Cisco's Troubleshooting and Maintaining Cisco IP Networks (TSHOOT) exam (642-832), which is one of three components making up the new CCNP certification, addresses troubleshooting best practices for a variety of technologies (for example, routing, switching, wireless, security, and voice). Interestingly, two of the troubleshooting targets presented in the TSHOOT course (and on the TSHOOT exam) are not covered in the other CCNP courses: ROUTE and SWITCH.

Therefore, the successful TSHOOT exam candidate needs a basic understanding of a collection of topics outside the realm of the ROUTE and SWITCH courses. One such target is the troubleshooting of voice quality. This article considers the fundamental concepts surrounding quality of service (QoS) mechanisms available on Cisco routers, which can recognize voice traffic and treat that special traffic in a special way.

What Is QoS?

To begin, let's consider a definition of quality of service. The best definition I've ever heard (from one of Cisco's older QoS courses) is that the essence of QoS is "managed unfairness." In other words, we're being politically incorrect to certain traffic types. We're saying, "Oh, you're that kind of packet. As a result, you're going to be treated this way." Or, "You're this other kind of packet, and as a result, you're going to be treated this other way."

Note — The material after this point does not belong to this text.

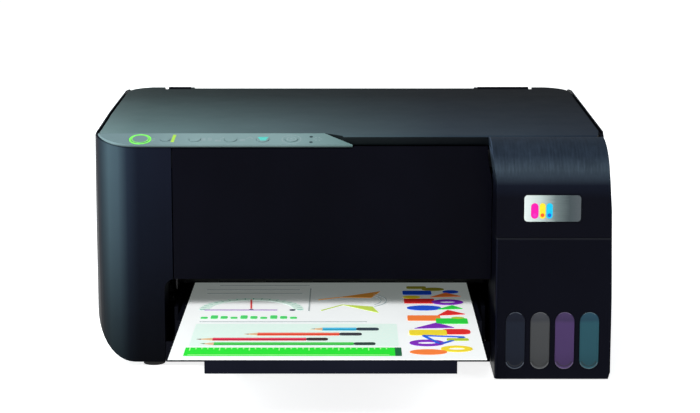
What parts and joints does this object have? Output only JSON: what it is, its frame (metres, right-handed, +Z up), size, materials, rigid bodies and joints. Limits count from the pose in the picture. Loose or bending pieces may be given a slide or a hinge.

Cisco defines three categories of QoS:

• Best-effort. The best-effort approach to QoS is really the absence of QoS. In other words, with best-effort, packets are not prioritized; the first packet to come into a router is the first packet to leave that router.
• Integrated services (IntServ). IntServ allows an application to make bandwidth reservations for the duration of that application. Resource Reservation Protocol (RSVP) is the primary protocol used when working with IntServ. Interestingly, RSVP doesn't share. For example, if an application has reserved 128 kbps of bandwidth, any currently unused bandwidth cannot be shared with another application that's in need of extra bandwidth—even if the reserving application doesn't currently need all 128 kbps.
• Differentiated services (DiffServ). DiffServ is the primary approach to QoS addressed in the TSHOOT curriculum, and it's the most common type of QoS you'll encounter in the real world. As its name suggests, with DiffServ a router's QoS mechanisms differentiate between different packet types. Specifically, QoS mechanisms can classify packets and then mark those packets. Once a packet is marked, the next router or the next switch along the packet's path can very quickly and efficiently examine that marking and make a decision to forward or drop the packet based on that marking. Unlike with IntServ, DiffServ mechanisms can share bandwidth. For example, imagine we allocate 128 kbps of bandwidth for web traffic and 256 kbps for FTP traffic. If the network's web traffic doesn't need all of its allocated 128 kbps at the moment, and the FTP traffic needs more than its allocated 256 kbps, the FTP traffic can use some of the web traffic's unused bandwidth.

DiffServ Mechanisms

Cisco IOS routers support multiple DiffServ QoS mechanisms. The following list discusses the categories of these QoS mechanisms:

• Classification. Classification is the ability to recognize traffic types, which can be performed in a variety of ways. For example, an access list could be used to recognize Telnet traffic by matching TCP port 23. Another popular classification mechanism is Network-Based Application Recognition (NBAR), which can recognize the signatures of many well-known applications.
• Marking. Once traffic is classified, it can be marked by altering bits. One such marking occurring at Layer 2 is Class of Service (CoS). A CoS marking uses three bits, and therefore has a range of values from 0[nd]7. Cisco tells us that values of 6 and 7 are reserved for network use, so our highest-priority markings should be no higher than 5. In fact, Cisco recommends marking voice media frames at Layer 2 with a CoS value of 5, which a Cisco IP phone does by default.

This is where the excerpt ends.